Recipe For Whole Wheat Bread
Recipe For Whole Wheat Bread – FUNDAMENTAL FACTS – PART II
41⁄2 cups sifted whole wheat flour 2 cups sifted enriched white flour (about) Keep whole wheat and white flour separate until the recipe calls for mixing. 1⁄2 cake yeast softened in 1⁄4 cup lukewarm water at 80° to 85° F or 1⁄2 tablespoon active dry yeast softened in 1⁄4 cup warm water at 110° F.
Place in mixing bowl:
21⁄2 cup scalded milk
3 tablespoons shortening
3 tablespoons sugar
1 tablespoon salt
When the milk mixture is cooled to 90°F (100°F in cold weather) add: 3 cups of whole wheat flour. Beat well. Then add the softened yeast. Add the remaining whole wheat flour.
Beat until all the whole wheat is thoroughly mixed into the dough. Then add enough of the white flour to make a soft dough. Mix until the dough forms in an elastic ball in the bowl. Cover and let rest for 10 to 15 minutes.
This rest will relax the dough and make it easier to knead. Put one cup of the measured white flour onto the kneading canvas and rub it into the portion of the canvas where you will do the kneading.
Keep the whole wheat dough as soft as you can handle. The stiff dough dries out quickly after it is baked, and gets too crumbly.
Follow the kneading directions given with the recipe for white bread. Use the same method for putting the whole wheat bread to rise.

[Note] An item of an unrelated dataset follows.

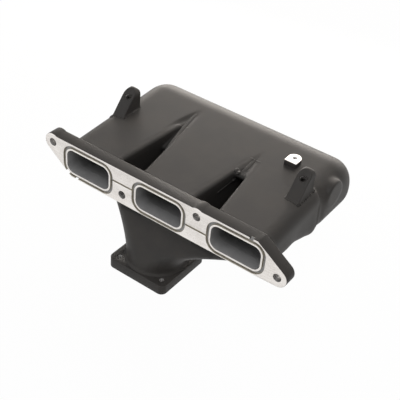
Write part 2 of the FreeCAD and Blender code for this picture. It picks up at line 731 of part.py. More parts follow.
def tube(name, outer, inner, length):
    """A threaded insert standing on the origin."""
    shell = doc.addObject("Part::Cylinder", name + "_outside")
    bind(shell, Radius=outer, Height=length)
    bore = doc.addObject("Part::Cylinder", name + "_bore")
    bind(bore, Radius=inner, Height=length)
    return cut(name, shell, bore)


def inserts_at(name, spots, outer, inner, length):
    """The same insert at several spots of the head frame, as one node."""
    tubes = []
    for index, spot in enumerate(spots, start=1):
        piece = tube(f"{name}_{index}", outer, inner, length)
        place(piece, *spot)
        tubes.append(piece)
    return group(name, tubes)


# ---------------------------------------------------------------- lugs and boss

LUG_BASE = top_at(LUG_FRONT)
BOSS_TOP = f"({top_at(BOSS_Y)} + Size.boss_rise)"


def lean_back(target):
    """Turn an object's Z axis onto the lug face's normal."""
    target.Placement.Rotation = FreeCAD.Rotation(FreeCAD.Vector(1, 0, 0), 1)
    target.setExpression("Placement.Rotation.Angle", "90 - Size.lug_lean")


def on_face(up, depth):
    """Height and depth coordinates of a point up the leaning face and into the lug."""
    y = f"{LUG_FRONT} + ({up}) * sin(Size.lug_lean) + ({depth}) * cos(Size.lug_lean)"
    z = f"{LUG_BASE} + ({up}) * cos(Size.lug_lean) - ({depth}) * sin(Size.lug_lean)"
    return y, z


def face_disc(name, x, up, radius, depth):
    """A cylinder square to the lug face, sunk to a depth below it."""
    disc = doc.addObject("Part::Cylinder", name)
    bind(disc, Radius=radius, Height=depth)
    lean_back(disc)
    place(disc, x, *on_face(up, depth))
    return disc


def lug(name, x, skin):
    """A leaning ramp with a round top, its rear side upright, standing on the skin."""
    top = f"({LUG_BASE} + {LUG_RISE})"
    root = f"({LUG_BASE} - Size.lug_sink)"
    round_level = f"({top} - Size.lug_width / 2)"
    sides = (f"{x} - Size.lug_width / 2", f"{x} + Size.lug_width / 2")
    ramp = prism(name + "_ramp", *sides, [
        (f"{LUG_FRONT} - Size.lug_sink * tan(Size.lug_lean)", root),
        (f"{LUG_FRONT} + {LUG_RISE} * tan(Size.lug_lean)", top),
        (f"{LUG_BACK} - Size.lug_ease", top), (LUG_BACK, f"{top} - Size.lug_ease"),
        (LUG_BACK, root)])
    depth = (f"{LUG_FRONT} - Size.over", f"{LUG_BACK} + Size.over")
    round_top = doc.addObject("Part::Cylinder", name + "_round_top")
    bind(round_top, Radius="Size.lug_width / 2", Height=f"({depth[1]}) - ({depth[0]})")
    round_top.Placement.Rotation = FreeCAD.Rotation(FreeCAD.Vector(1, 0, 0), -90)
    place(round_top, x, depth[0], round_level)
    below = block(name + "_below", sides, depth, (root, round_level))
    outline = fuse(name + "_outline", [round_top, below])
    shaped = cut(name + "_shaped", common(name + "_solid", ramp, outline), skin)
    hole = face_disc(name + "_hole", x, "Size.lug_hole_up", "Size.lug_drill / 2",
                     "Size.lug_drill_depth")
    seat(cut(name, shaped, hole))


def lug_insert(name, x):
    piece = tube(name, "Size.lug_drill / 2", "Size.thread_hole / 2", "Size.insert_length")
    lean_back(piece)
    place(piece, x, *on_face("Size.lug_hole_up", "Size.insert_length"))
    return piece


def bracket_boss(skin):
    body = new_body("boss_solid")
    base = f"{top_at(BOSS_FRONT)} - Size.plenum_wall / 2"
    half = "Size.boss_width / 2"
    straight = sketch_on(body, "boss_straight", "XY_Plane", base)
    draw_polygon(straight, [(f"{BOSS_X} - {half}", BOSS_FRONT),
                            (f"{BOSS_X} + {half}", BOSS_FRONT),
                            (f"{BOSS_X} + {half}", BOSS_Y),
                            (f"{BOSS_X} - {half}", BOSS_Y)])
    pad(body, straight, f"{BOSS_TOP} - ({base})")
    rounded = sketch_on(body, "boss_round", "XY_Plane", base)
    draw_circle(rounded, BOSS_X, BOSS_Y, half)
    pad(body, rounded, f"{BOSS_TOP} - ({base})")
    drilled = sketch_on(body, "boss_drilled", "XY_Plane", BOSS_TOP)
    draw_circle(drilled, BOSS_X, BOSS_Y, "Size.boss_drill / 2")
    pocket(body, drilled, "Size.boss_depth")
    seat(cut("bracket_boss", body, skin))
    piece = tube("boss_insert", "Size.boss_drill / 2", "Size.boss_thread / 2", "Size.boss_depth")
    seat(piece, BOSS_X, BOSS_Y, f"{BOSS_TOP} - Size.boss_depth")


# ---------------------------------------------------------------- build

head_flange()
outside_of, inside_of = runners()
skins = list(outside_of.values())
runner_web("runner_web_left", -1, "Size.web_left_drop", "Size.web_left_end", skins[:2])
runner_web("runner_web_right", 1, "Size.web_right_drop", "Size.web_right_end", skins[1:])
duct_outside = duct_solid("duct_outside", "0")
duct_inside = duct_solid("duct_inside", "Size.duct_wall")
plenum_outside = plenum(skins, inside_of, duct_inside)
inlet_duct(duct_outside, duct_inside)
throttle_flange()
seat(inserts_at("throttle_thread_inserts",
                [(x, y, "-Size.throttle_drop") for x, y in throttle_pattern()],
                "Size.throttle_tapped / 2", "Size.thread_hole / 2", "Size.throttle_thickness"))
skin = fuse("outer_skin", skins + [plenum_outside])
lug("lug_left", LUG_LEFT, skin)
lug("lug_right", LUG_RIGHT, skin)
seat(group("lug_inserts", [lug_insert("lug_insert_left", LUG_LEFT),
                           lug_insert("lug_insert_right", LUG_RIGHT)]))
bracket_boss(plenum_outside)
doc.recompute()

os.makedirs("parts", exist_ok=True)
broken = [item.Name for item in doc.Objects if {"Invalid", "Error"} & set(item.State)]
if broken:
    raise RuntimeError("these features failed: " + ", ".join(broken))
for piece in NODES:
    shape = piece.Shape
    if shape.isNull() or not shape.isValid() or not shape.Solids:
        raise RuntimeError(piece.Name + " has no valid solid")
    shape.exportStep(f"parts/{piece.Name}.step")
    print(f"{piece.Name}: {len(shape.Solids)} solid, {shape.Volume / 1000:.2f} cm3")
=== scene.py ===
import json
import math

import bmesh
import bpy
import numpy as np
from mathutils import Matrix, Vector


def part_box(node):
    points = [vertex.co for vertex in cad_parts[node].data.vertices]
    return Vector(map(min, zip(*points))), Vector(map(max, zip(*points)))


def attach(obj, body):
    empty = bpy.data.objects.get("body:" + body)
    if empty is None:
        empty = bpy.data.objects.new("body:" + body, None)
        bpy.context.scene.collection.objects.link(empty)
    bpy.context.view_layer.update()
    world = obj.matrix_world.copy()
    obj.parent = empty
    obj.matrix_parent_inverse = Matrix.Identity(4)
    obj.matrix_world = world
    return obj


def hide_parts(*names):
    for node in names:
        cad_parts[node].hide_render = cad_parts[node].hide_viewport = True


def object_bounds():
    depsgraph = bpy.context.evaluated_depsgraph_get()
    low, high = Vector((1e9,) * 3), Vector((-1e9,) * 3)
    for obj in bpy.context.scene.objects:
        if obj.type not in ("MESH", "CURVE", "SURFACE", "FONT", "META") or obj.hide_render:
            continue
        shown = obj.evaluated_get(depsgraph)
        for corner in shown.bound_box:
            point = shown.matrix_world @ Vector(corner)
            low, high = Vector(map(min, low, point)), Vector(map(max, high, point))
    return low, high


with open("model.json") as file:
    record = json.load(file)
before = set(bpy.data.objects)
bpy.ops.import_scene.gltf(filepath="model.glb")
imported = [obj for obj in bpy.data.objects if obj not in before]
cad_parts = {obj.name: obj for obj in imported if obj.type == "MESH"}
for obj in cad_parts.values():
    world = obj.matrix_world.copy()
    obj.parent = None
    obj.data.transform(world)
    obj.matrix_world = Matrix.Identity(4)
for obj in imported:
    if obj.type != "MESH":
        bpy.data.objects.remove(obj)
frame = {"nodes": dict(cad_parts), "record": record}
cad_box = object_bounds()
NODES = frame["nodes"]
MOUNTS = {mount["name"]: mount for mount in frame["record"]["mounts"]}
MM = 0.001

# Sizes are in millimetres in the head frame, whose origin is the centre of the middle port on
# the head face: X runs along the flange, Y towards the plenum and Z up.
PITCH = 92.0
PORT_HALF_WIDTH = 28.35
PORT_HALF_HEIGHT = 13.8
PORT_CORNER = 8.5
BOLT_HIGH = 12.5
BOLT_LOW = -8.5
BOLTS = ((-140.0, BOLT_HIGH), (46.0, BOLT_HIGH), (-46.0, BOLT_LOW), (140.0, BOLT_LOW))
flange_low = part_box("head_flange")[0]
runner_low, runner_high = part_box("runner_2")
HEAD = Vector(((runner_low.x + runner_high.x) / 2, flange_low.y,
               MOUNTS["head_bolts_high"]["pos_m"][2] - BOLT_HIGH * MM))

# Stations along Y, and the runners' flat top, which rises towards the plenum.
FLANGE_BACK = 15.0
BEADS_BACK = 16.7
PLATE_FRONT = 100.0
PLATE_BACK = 104.0
RUNNER_LENGTH = PLATE_FRONT - FLANGE_BACK
RUNNER_TOP = 20.8
TOP_SLOPE = 5.4 / RUNNER_LENGTH

# Where the skin is parted. The webs' sides lean, from the flange to the plate, and the
# runners' underside falls by so much over the same way.
WEB_AT_FLANGE = 33.6
WEB_AT_PLATE = 43.9
UNDER_FALL = 12.2
RUNNER_UNDERSIDE = -19.3
ROOF_UNDERSIDE = -21.8
DUCT_MOUTH = -33.0
SEAM = -5.0
LEFT_CAP = (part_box("plenum_end_left")[1].x - HEAD.x) / MM
RIGHT_CAP = (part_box("plenum_end_right")[0].x - HEAD.x) / MM
THROTTLE_Y = -HEAD.y / MM
NECK = (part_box("throttle_flange")[1].z - HEAD.z) / MM

# The two valleys between the runners: their edges at the flange, and how far each edge
# moves in on the way to the plenum.
VALLEY_INNER = 32.35
VALLEY_OUTER = 59.65
VALLEY_TAPER = 11.05


def at(x, y, z):
    """A point of the head frame, in millimetres, as a place in the row frame."""
    return HEAD + Vector((x, y, z)) * MM


def top_at(y):
    """Height of the flat top of the runners and the plenum at depth y, in the head frame."""
    return RUNNER_TOP + (y - FLANGE_BACK) * TOP_SLOPE


# ------------------------------------------------------------------ finishes

class Wire:
    """A shader socket that can be used in sums."""

    def __init__(self, finish, socket):
        self.finish = finish
        self.socket = socket

    def maths(self, operation, first, second):
        """One sum of two wires or values."""
        return self.finish.node("ShaderNodeMath", {"operation": operation}, {0: first, 1: second})

    def __add__(self, other):
        return self.maths("ADD", self, other)

    def __sub__(self, other):
        return self.maths("SUBTRACT", self, other)

    def __rsub__(self, other):
        return self.maths("SUBTRACT", other, self)

    def __mul__(self, other):
        return self.maths("MULTIPLY", self, other)

    def __truediv__(self, other):
        return self.maths("DIVIDE", self, other)

    def largest(self, other):
        return self.maths("MAXIMUM", self, other)

    def between(self, low, high):
        """0 at or below low, 1 at or above high, smooth in the middle."""
        return self.finish.node("ShaderNodeMapRange", {"interpolation_type": "SMOOTHSTEP"},
                                {"Value": self, "From Min": low, "From Max": high})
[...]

Whole wheat dough ferments much faster than does white dough. If it once gets too light, the finished bread will be coarse and crumbly.
The ripe test will come much sooner after the whole wheat dough is put to rising than it does in the white dough. The whole wheat dough usually will be just slightly more than doubled in bulk when it is “ripe” for the first punch down.

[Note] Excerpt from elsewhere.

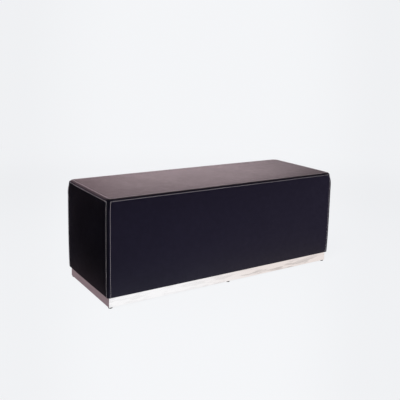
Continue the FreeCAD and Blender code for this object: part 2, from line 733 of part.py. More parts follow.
staple_inset = value("Sizes.staple_inset")
leather_ring = staple_ring(strip_x + staple_inset, strip_y + staple_inset, hem_z, 0)
keep(copies("leather_staples", staple, leather_ring))
cloth_x = value(f"{BAY_X} - Sizes.cloth_room") - staple_inset
cloth_y = value(f"{BAY_Y} - Sizes.cloth_room") - staple_inset
cloth_level = value(f"{HEM} - Sizes.cloth_thick - Sizes.staple_wire")
rail_room = value("Sizes.rail_thick / 2 + Sizes.staple_crown")
cloth_ring = staple_ring(cloth_x, cloth_y, cloth_level, rail_room)
keep(copies("dust_cover_staples", staple, cloth_ring))
doc.recompute()

# Every object is sound before any piece is written

for piece in doc.Objects:
    if {"Invalid", "Error"} & set(piece.State):
        raise RuntimeError(f"{piece.Label} failed: {piece.State}")
for piece in nodes:
    if piece.Shape.isNull() or not piece.Shape.isValid():
        raise RuntimeError(f"{piece.Label} has no sound shape")
    if not piece.Shape.Solids:
        raise RuntimeError(f"{piece.Label} has no solid")

os.makedirs("parts", exist_ok=True)
for piece in nodes:
    piece.Shape.exportStep(f"parts/{piece.Label}.step")
    print(piece.Label, len(piece.Shape.Solids), round(piece.Shape.Volume))
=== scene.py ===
import json
import math
from functools import partialmethod
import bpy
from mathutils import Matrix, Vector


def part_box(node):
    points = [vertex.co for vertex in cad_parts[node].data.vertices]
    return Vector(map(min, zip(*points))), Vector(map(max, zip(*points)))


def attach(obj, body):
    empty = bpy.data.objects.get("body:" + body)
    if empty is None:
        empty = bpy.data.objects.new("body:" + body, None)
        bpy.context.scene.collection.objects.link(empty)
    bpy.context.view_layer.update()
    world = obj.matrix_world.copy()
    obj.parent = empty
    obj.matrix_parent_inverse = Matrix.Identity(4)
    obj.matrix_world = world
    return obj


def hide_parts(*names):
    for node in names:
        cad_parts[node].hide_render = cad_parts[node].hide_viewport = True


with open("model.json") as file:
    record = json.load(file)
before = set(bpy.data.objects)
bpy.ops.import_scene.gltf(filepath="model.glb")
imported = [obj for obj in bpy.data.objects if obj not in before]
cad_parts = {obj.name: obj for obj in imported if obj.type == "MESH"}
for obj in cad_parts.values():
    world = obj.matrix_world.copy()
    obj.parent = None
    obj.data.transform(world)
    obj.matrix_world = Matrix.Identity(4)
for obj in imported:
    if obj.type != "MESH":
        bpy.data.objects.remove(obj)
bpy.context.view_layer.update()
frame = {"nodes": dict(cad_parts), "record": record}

from types import SimpleNamespace

import bpy
import numpy as np
from bpy.props import FloatProperty, FloatVectorProperty, IntProperty, PointerProperty
from mathutils import Matrix, Vector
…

It may take slightly less or slightly more than 1 hour for the first rising.
When the whole wheat dough shows the ripe test:
Punch it down, turn it over, cover, and let rise for 30 minutes.
Punch it down, turn it over, cover, and let rise for 20 minutes.
Divide into balls for loaves. Cover and rest the dough for 10 minutes.
Mold into loaves and put into pans as directed on page 15.
Cover the loaves with a damp cloth and keep them in a warm place 80°F to 85°F until ready for baking.
The whole wheat dough in the pans will be ready for baking in a shorter time than will the white dough. Notice the difference in the height of the white and whole wheat loaves when they are ready for the oven.
Bake in a 450°F oven. Bread will bake at this temperature for 35 minutes at elevations up to 4,500 feet. Bread baked at higher elevations will need 40 to 45 minutes in a 450°F oven.
Try this milk topping on your bread. When it has only 5 minutes left to bake, take it out and brush the top of each loaf with milk. Then put the bread back into the oven to finish.
The milk gives an interesting glaze to the crust.
Follow directions on caring for white loaves from this point on.